[Task instructions]
Every entry needs to be reproduced exactly.

[Data for processing]
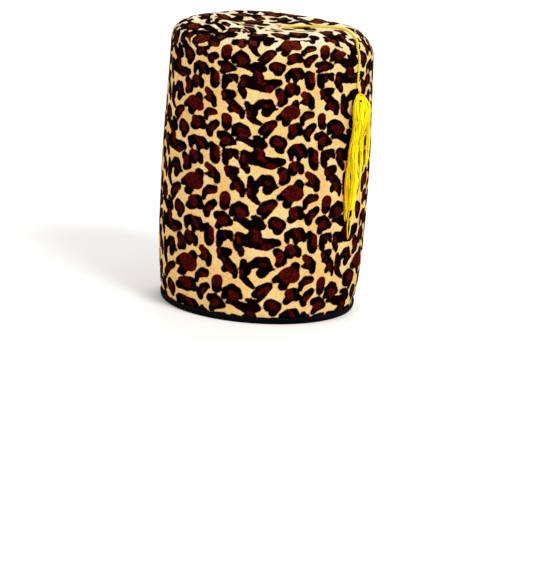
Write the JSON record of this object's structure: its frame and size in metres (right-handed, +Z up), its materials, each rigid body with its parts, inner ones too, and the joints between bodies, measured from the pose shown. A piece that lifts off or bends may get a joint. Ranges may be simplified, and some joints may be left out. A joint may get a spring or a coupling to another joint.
{
  "type": "tall fez hat with cord and tassel",
  "caption": "Tall soft fez in leopard-print plush with a rolled, sunken top, a narrow black bound rim, and a yellow cord and tassel hanging at the side.",
  "frame": {"origin": "middle of the rim's oval, on the surface that the hat rests on", "axes": "+Z up through the top, -Y towards the front of the hat, +X towards the wearer's left side, where the tassel hangs a little towards the front"},
  "size_m": [0.1906, 0.2032, 0.2611],
  "materials": {
    "plush_side": "short pile, matt, leopard print",
    "plush_top": "short pile, matt, leopard print",
    "black_binding": "matt woven tape",
    "yellow_yarn": "soft twisted yarn"
  },
  "bodies": {
    "root": {"crown_side": "plush_side", "crown_top": "plush_top", "rim_binding": "black_binding", "cord_anchor": "yellow_yarn", "tassel_cord": "yellow_yarn", "tassel": "yellow_yarn"}
  },
  "joints": []
}
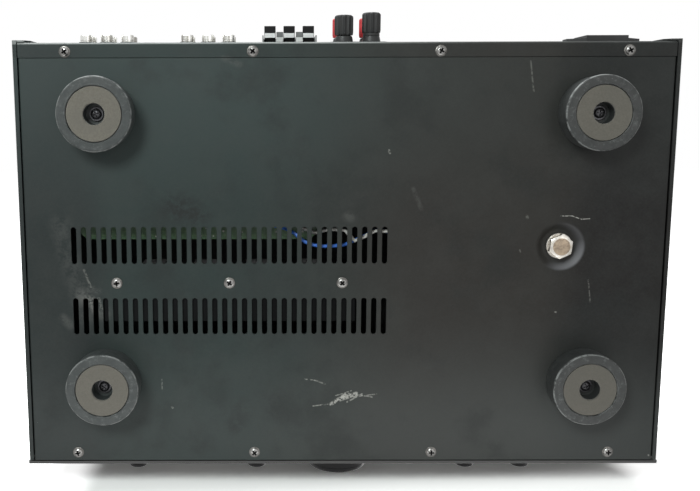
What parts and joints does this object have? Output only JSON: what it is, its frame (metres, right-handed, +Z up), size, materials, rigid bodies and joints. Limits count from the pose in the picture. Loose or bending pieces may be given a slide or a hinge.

[Response to the task]
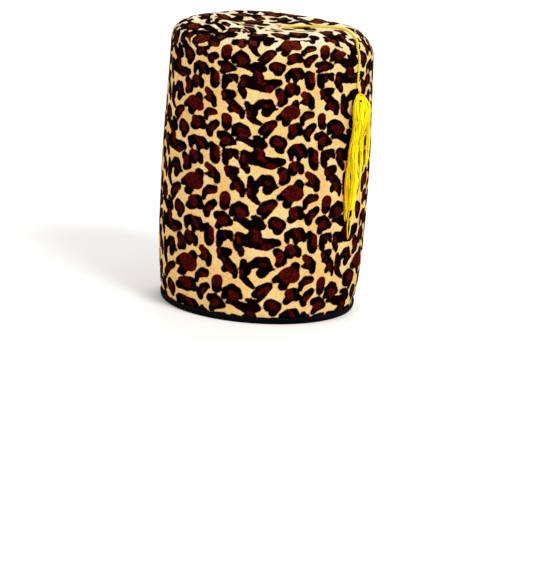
Write the JSON record of this object's structure: its frame and size in metres (right-handed, +Z up), its materials, each rigid body with its parts, inner ones too, and the joints between bodies, measured from the pose shown. A piece that lifts off or bends may get a joint. Ranges may be simplified, and some joints may be left out. A joint may get a spring or a coupling to another joint.
{
  "type": "tall fez hat with cord and tassel",
  "caption": "Tall soft fez in leopard-print plush with a rolled, sunken top, a narrow black bound rim, and a yellow cord and tassel hanging at the side.",
  "frame": {"origin": "middle of the rim's oval, on the surface that the hat rests on", "axes": "+Z up through the top, -Y towards the front of the hat, +X towards the wearer's left side, where the tassel hangs a little towards the front"},
  "size_m": [0.1906, 0.2032, 0.2611],
  "materials": {
    "plush_side": "short pile, matt, leopard print",
    "plush_top": "short pile, matt, leopard print",
    "black_binding": "matt woven tape",
    "yellow_yarn": "soft twisted yarn"
  },
  "bodies": {
    "root": {"crown_side": "plush_side", "crown_top": "plush_top", "rim_binding": "black_binding", "cord_anchor": "yellow_yarn", "tassel_cord": "yellow_yarn", "tassel": "yellow_yarn"}
  },
  "joints": []
}
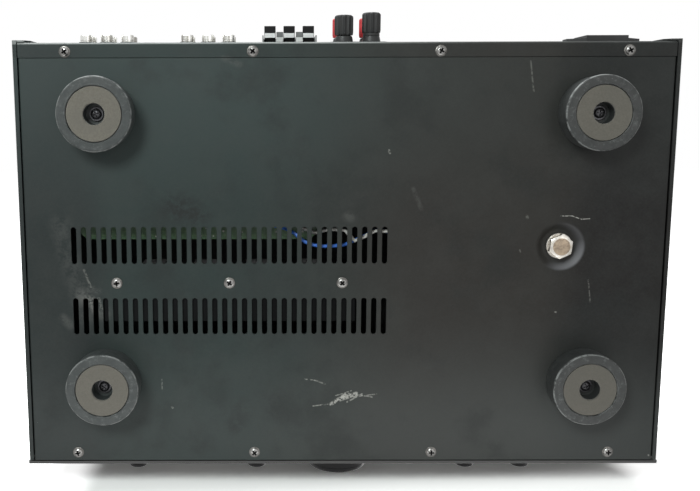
What parts and joints does this object have? Output only JSON: what it is, its frame (metres, right-handed, +Z up), size, materials, rigid bodies and joints. Limits count from the pose in the picture. Loose or bending pieces may be given a slide or a hinge.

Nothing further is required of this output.